The idea is to give you a quick, visual way to digest some of the week’s news. As we all know, dealing with information overload is an ongoing challenge (our erstwhile columnist Wade Roush was back on Xconomy’s pages this week with his excellent method for browsing and sorting through the endless stream in a thoughtful way). We hope this weekly review will be a place you can come for essential and fun innovation news, tailored to our Pacific Northwest readers. Your feedback is always welcome!
—I watched the 2014 movie Interstellar last weekend, so I was primed (sort of) for some spacetime news. But this week brought us a potentially Nobel-worthy blockbuster: LIGO—the Laser Interferometer Gravitational-Wave Observatory, which has one of its twin detector arrays at Hanford, WA—confirmed what Albert Einstein predicted a century ago in his general theory of relativity: there are gravitational waves, distortions in spacetime, rippling across the universe. The specific phenomenon that has popular and scientific press buzzing this week is the result of a collision of two black holes (depicted above), a long time ago (1.3 billion years) in a galaxy far, far away. Their collision emitted an unfathomably large amount of energy, in the form of gravitational waves, which humanity observed on Sep. 14, 2015, for the first time. This is important because it marks a major milestone in a new field of study of the universe, gravitational wave astronomy, which promises possibilities of discovery “as rich and boundless as they have been with light-based astronomy,” LIGO leaders say. So, will gravitational wave astronomy someday inform humanity’s creation of wormholes through which we can travel to a distant universe, as depicted in Interstellar? I have no idea.

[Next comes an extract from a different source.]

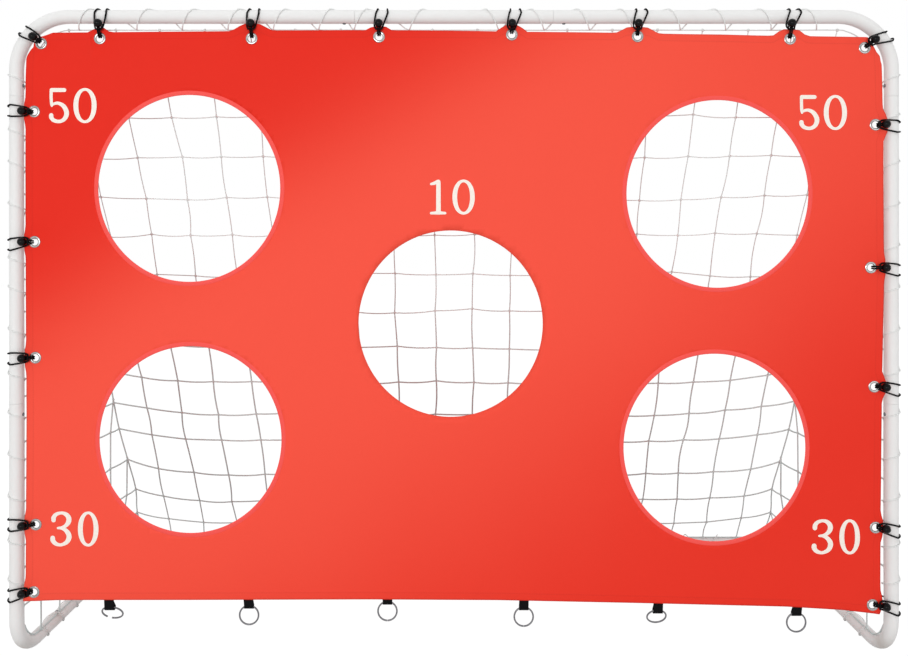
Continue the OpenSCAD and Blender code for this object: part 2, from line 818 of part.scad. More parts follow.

—A little closer to home, the NASA Jet Propulsion Laboratory commissioned a series of travel posters, advertising trips to Mars, the moons of Jupiter, a cloud observatory on Venus, as well as asteroids and exoplanets. Three of these retro-futuristic posters were created by brothers Don and Ryan Clark, designers and illustrators at Seattle-based studio Invisible Creature. The fantastic twist to this story is that the Clarks’ grandfather, Al Paulsen, spent more than 30 years as an illustrator and graphic designer for NASA. “This project was obviously a special one,” Don Clark writes in a blog post.
—In another bit of local space news, Spaceflight, a Seattle-based company providing satellite launch services, said it entered a contract with the U.S. General Services Administration, recognizing it as “a preferred launch services vendor fully authorized to conduct business directly with federal government agencies,” the company said in a news release. It can now provide federal agencies with pre-negotiated, fixed-price services, which should result in quicker, easier small satellite launches, and reduced administrative costs for the agencies, Spaceflight says. The company last fall announced the purchase of a SpaceX Falcon 9 rocket to launch its own “rideshare” mission, sending a payload of satellites into an Earth orbit aligned with the sun in 2017.
Switching gears, the buzz around virtual reality is growing to a roar. Here’s some of our recent coverage:
—Nearpod, which makes course-creation software for teachers, is pushing forward with virtual reality in education, leveraging a low-end Google Cardboard-like virtual reality viewer. Backed by donors including the John S. and James L. Knight Foundation, Salesforce CEO Marc Benioff, and Krillion Ventures, Nearpod is giving away technology to schools that can’t afford it for free. Applications are open through March 31.
—Education is an exciting application of virtual reality technology, and there’s interesting work being done by Foundry10, based in Seattle. The education nonprofit is running a pilot study of virtual reality in the classroom. It conducted a “pre-pilot” survey of some 300 students to gauge their interests, aspirations, and background in technology and virtual reality specifically.
—A Google team in Seattle has been instrumental in creating new technologies for capturing immersive virtual reality video and panoramic images, building up an ecosystem around Google Cardboard, and, perhaps, a more sophisticated head-mounted device. The team is led by Steve Seitz, Google’s “teleportation lead” and a University of Washington computer science professor. Some of his team members added some special effects to the photo of him that ran with our story this week.
—Microsoft rolled out a nifty application of computer vision and machine learning that can determine a dog’s breed from a picture. Fetch! popped up repeatedly in my Twitter timeline this week, but not to identify dog breeds. Instead, people were using it to analyze pictures of themselves, answering the age-old question: What dog am I? Your loyal correspondent was ID’d as a Dutch Shepherd: “Smart, athletic, independent-minded.” I’ll take it.
The technology under the hood is from Project Oxford, a collection of machine intelligence services Microsoft released last spring. There are now some 15 services available to developers for use in their apps. They include face recognition, tracking, and verification; emotion recognition; and speech-to-text and back again.
And the machine learning / artificial intelligence news continues unabated. This week, Xconomy covered:
—Diffbot’s $10 million Series A funding round, which will help the Palo Alto, CA-based startup continue cataloging the Web, collecting facts to power a variety of services such as monitoring customer feedback, price comparisons, competitive intelligence, and more.
—And Vast’s $14 million funding round. The Austin, TX-based company is using machine learning to power a search engine for cars that makes recommendations based on what a buyer wants to use a vehicle for, rather than typical search parameters like make and model.